**COLLECTED DATA**
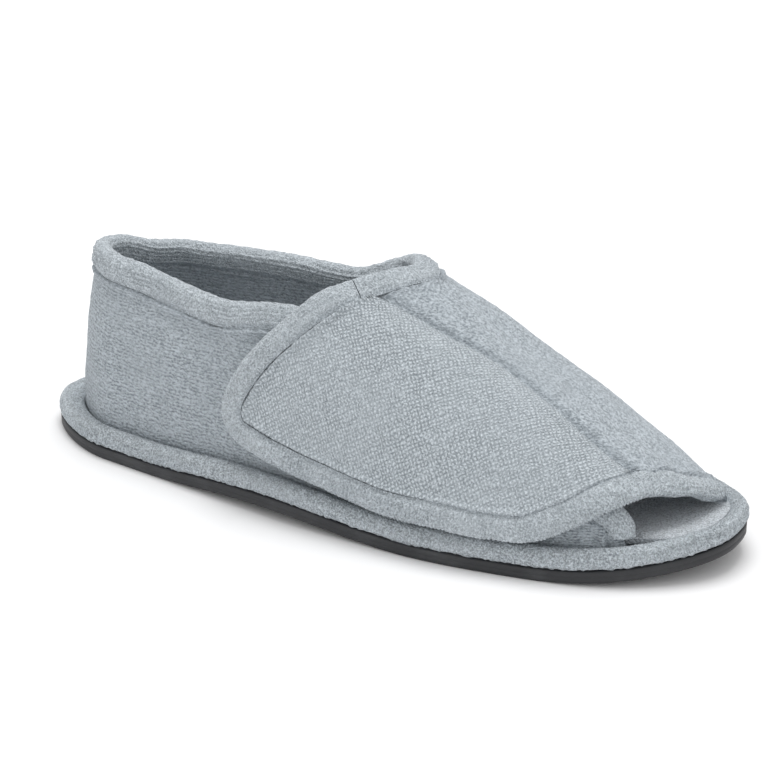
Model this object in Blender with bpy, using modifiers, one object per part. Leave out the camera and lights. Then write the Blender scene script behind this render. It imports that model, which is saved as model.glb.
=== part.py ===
"""Open-toe wrap slipper for the right foot.

An outsole, a cloth-wrapped platform, an insole, one hollow upper, the wrap flap that closes over its
outer quarter, and the folded bindings on their edges.

Metres, +Z up, +X towards the toe, +Y towards the inner side of the foot. The origin is on the floor, in
the middle of the heel's flat spot.

The upper, the flap and the bindings are all drawn on one surface, the last. A place on it has two
coordinates: along, the distance from the back of the heel, negative on the outer side of the foot, and
up, which is 0 at the foot of the wall, 1 on the ridge of the instep, and more than 1 past the ridge on
the other side.
"""

import bpy
import bmesh
import numpy as np

# Driving sizes
LENGTH = 0.2725
BALL_WIDTH = 0.101
HEEL_WIDTH = 0.072
INSTEP_HEIGHT = 0.082
ANKLE_HEIGHT = 0.104
TOE_SPRING = 0.0078
ARCH_RISE = 0.0034

# Ends of the outline: how far in the rounding starts, and how square it is
HEEL_ROUND = 0.0375
HEEL_SQUARENESS = 1.95
TOE_ROUND = 0.0525
TOE_SQUARENESS = 2.5

# Thicknesses and clearances
OUTSOLE_THICK = 0.0046
OUTSOLE_CHAMFER = 0.0009
PLATFORM_SEAT = 0.0037
RIM_HEIGHT = 0.0070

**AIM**
Quote exactly the lines running from the start of the listing above through the line where "outer quarter, and" is found, and output no other lines.

**THE SOLUTION**
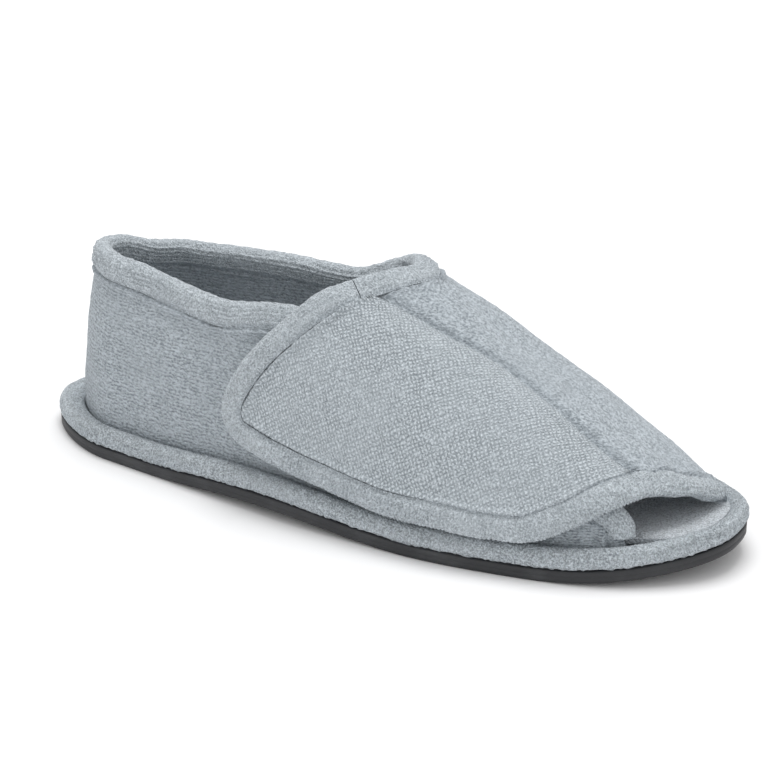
Model this object in Blender with bpy, using modifiers, one object per part. Leave out the camera and lights. Then write the Blender scene script behind this render. It imports that model, which is saved as model.glb.
=== part.py ===
"""Open-toe wrap slipper for the right foot.

An outsole, a cloth-wrapped platform, an insole, one hollow upper, the wrap flap that closes over its
outer quarter, and the folded bindings on their edges.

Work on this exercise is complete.